The introduction you give is massively outdated to the point of being wrong. The basic idea of Unicode since at least version 2 is to associate characters with codepoints, and we are at version 6 now. It’s really just a giant table: A is U+0041, ‽ is U+203D, xxx is U+1F010, xxxx is U+E0059 and so on. We need not care about planes at all, and especially we need not care about blue and green numbers. SRSLY. This is not a nitpicking, but actually making the explanation understandable. The latter part about encodings also has a weak spot. UTF-16 is not limited to the BMP, you are thinking of UCS-2, which is also deprecated since 15 years. The rest is okay.

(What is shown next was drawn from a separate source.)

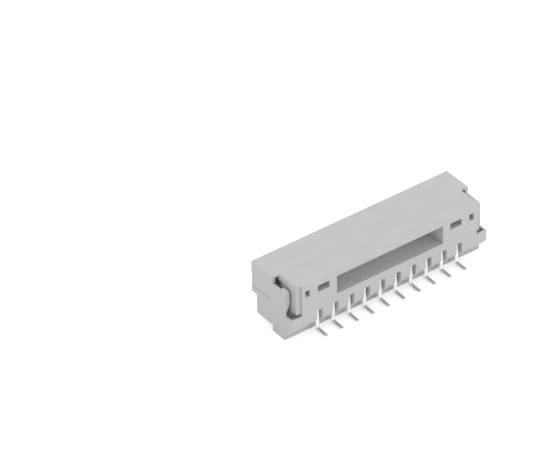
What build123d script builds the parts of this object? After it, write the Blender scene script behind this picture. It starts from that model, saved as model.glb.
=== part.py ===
from build123d import *
import os

# Right-angle pin header: a side-entry, surface-mount housing with one row of contacts.
# Frame: X along the row, the mating face towards -Y, solder feet towards +Y, board plane at Z = 0.
# The origin is under the middle of the outline. All sizes are millimetres.
# "Depth" is measured back from the mating face and "height" up from the board.
# "Inset" is measured inward from the end of the housing, and "offset" sideways from a contact's centre.

# Row
positions = 10
pitch = 1.25
end_margin = 2.25

# Housing outline
housing_height = 4.25
housing_depth = 4.18
board_gap = 0.02
lip_rise = 0.31
lip_run = 0.43
base_depth = 3.45
overhang_root_height = 0.70
overhang_edge_height = 0.84
rear_slope_rise = 0.33
rear_slope_run = 0.20
rear_edge_radius = 0.05
top_front_radius = 0.05
top_rear_radius = 0.12

# End blocks, outside the main body
shoulder_width = 0.50
shoulder_radius = 0.22
flange_depth = 2.2
side_wall_depth = 3.5
side_wall_height = 3.72
side_wall_radius = 0.2
wing_height = 1.92
side_panel_depth = 1.82
side_panel_bottom = 2.3
side_panel_top = 3.3
side_panel_recess = 0.035

# Pocket between the side wall and the body, and the set-back corner of the body above it
pocket_skin = 0.13
pocket_floor = 1.55
guide_rib_start = 2.93
guide_rib_thickness = 0.24
guide_rib_bottom = 2.15
guide_rib_taper = 0.6
flange_pocket_inset = 0.235
flange_pocket_depth = 0.6
flange_pocket_bottom = 3.0
flange_pocket_top = 4.1
corner_inset = 0.845
corner_set_back = 0.15
corner_bottom = 2.1

# Plug cavity
cavity_depth = 3.0
cavity_floor = 0.55
cavity_ceiling = 2.05
cavity_side_inset = 1.13
mouth_side_inset = 0.845
mouth_floor = 0.35
mouth_run = 0.3
end_pocket_inset = 1.705
end_pocket_ceiling = 2.73
key_slot_inset = 2.545
key_slot_width = 0.42
key_slot_ceiling = 2.5
shelf_edge_height = 2.20
shelf_edge_run = 0.42
scoop_corner_radius = 0.22

# Contact ribs
rib_height = 1.79
rib_offset = 0.29
contact_clearance = 0.01

# Lock window and latch slots
window_inset = 3.6
window_front_floor = 2.27
window_rear_floor = 2.47
window_step_depth = 2.3
window_step_run = 0.5
window_ceiling = 3.86
window_lead_rise = 0.22
window_lead_run = 0.35
latch_slot_inset = 2.09
latch_slot_width = 0.93
latch_slot_bottom = 3.30
latch_slot_height = 0.48
end_slot_inset = 0.36
end_slot_width = 1.1
end_slot_depth = 2.45
end_hole_width = 0.36

# Contacts, stamped from sheet and bent to the board
contact_thickness = 0.25
contact_tip_depth = 0.45
post_bottom = 1.37
post_top = 1.95
tip_bottom = 1.66
tip_taper_run = 0.52
tip_radius = 0.05
passage_top = 1.73
lead_thickness = 0.20
lead_depth = 3.93
lead_corner_radius = 0.08
foot_thickness = 0.20
foot_reach = 4.87
heel_radius = 0.30
instep_radius = 0.12
foot_tip_radius = 0.05
lead_groove_offset = 0.225
lead_groove_top = 1.86
lead_groove_clearance = 0.03

# Solder nails, stamped flat
nail_inset = 0.31
nail_thickness = 0.2
nail_clearance = 0.01
nail_start = 0.06
nail_riser_depth = 0.40
nail_riser_shoulder = 1.15
nail_tip_height = 1.86
nail_tip_width = 0.08
nail_bar_length = 1.99
nail_bar_height = 0.43
nail_leg_start = 0.85
nail_leg_depth = 0.60
nail_leg_top = 1.45
nail_leg_chamfer = 0.14
nail_corner_radius = 0.1

# Reliefs round the nails
nail_relief_inset = 0.905
nail_relief_height = 0.48
nail_relief_end = 2.2
riser_relief_depth = 0.55
riser_relief_height = 1.88
relief_radius = 0.06
front_skin = 0.28

# Worked out from the sizes above
half_row = (positions - 1) * pitch / 2
half_length = half_row + end_margin
half_body = half_length - shoulder_width
beyond = 1.0


def rounded_outline(points):
    """A flat outline. A third number in a point rounds that corner."""
    corners = [(point[0], point[1]) for point in points]
    radii = [point[2] if len(point) == 3 else 0 for point in points]
    if any(radii):
        line = FilletPolyline(*corners, radius=radii, close=True)
    else:
        line = Polyline(*corners, close=True)
    return make_face(line)


def prism(points, start_x, end_x):
    """An outline in depth and height, as a solid from start_x to end_x along the row."""
    return extrude(Plane.YZ.offset(start_x) * rounded_outline(points), amount=end_x - start_x)


def cross_prism(points, start_depth, end_depth):
    """An outline across the row and in height, as a solid between two depths."""
    return extrude(Plane.XZ.offset(-end_depth) * rounded_outline(points), amount=end_depth - start_depth)


def block(x_range, depth_range, height_range):
    ranges = (x_range, depth_range, height_range)
    sizes = [high - low for low, high in ranges]
    middle = [(low + high) / 2 for low, high in ranges]
    return Pos(*middle) * Box(*sizes)


def both_ends(solid):
    """The solid and its mirror image at the other end of the row."""
    return solid + mirror(solid, about=Plane.YZ)


def lower_outline():
    """The lip, the base, the underside of the overhang and the slope up to the back face."""
    return [
        (0, board_gap + lip_rise),
        (lip_run, board_gap),
        (base_depth, board_gap),
        (base_depth, overhang_root_height, rear_edge_radius),
        (housing_depth - rear_slope_run, overhang_edge_height, rear_edge_radius),
        (housing_depth, overhang_edge_height + rear_slope_rise, rear_edge_radius),
    ]


def body_block():
    """The middle of the moulding, between its end blocks, with rounded shoulders."""
    outline = lower_outline() + [
        (housing_depth, housing_height, top_rear_radius),
        (0, housing_height, top_front_radius),
    ]
    section = [
        (-half_body, 0),
        (half_body, 0),
        (half_body, housing_height, shoulder_radius),
        (-half_body, housing_height, shoulder_radius),
    ]
    return prism(outline, -half_body, half_body) & cross_prism(section, 0, housing_depth)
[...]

What I am missing in your article:
Firstly, no one uses UTF-32. UTF-7 is not mentioned at all. Only Microsoft uses UTF-16, and that’s also only an internal encoding. UTF-8 is the de facto standard encoding for Unix and on the Internet, especially the Web, XML based services, and somewhat popular in e-mail.
Secondly, not only *how* to use this, but *why*. Basically every programmer must know about the need to *decode* data coming from external sources into the program/programming language’s internal representation of data/strings, and when writing data to external sources, it needs to be *encoded*. Programmers must acquire these habits. is the canonical collection of documents that expound on this topic.
December 29th, 2010 at 4:19 pm
Thanks for sharing your thoughts, I appreciate your feedback and the various points of your comment. Regarding the blog software used here, it’s WordPress, and I thought it was Unicode compatible — sorry for the inconvenience.
I disagree that this introduction is outdated, and do not see where it would be wrong.
Even with Unicode version 6 each code point is associated with a plane. I think this is important to understand why some Unicode characters require only 2 bytes (eg. U+0041, because they are on plane 0), whereas others characters require 3 bytes (eg. U+E0059, which indicates it is on plane 0E = 14).
Re UTF-16 and code-points from other plains than BMP, I did explain it in the post: “Unicode code-points of other planes use 3 bytes and UTF-16 converts these into two 16-bit pairs, called a surrogate pair”.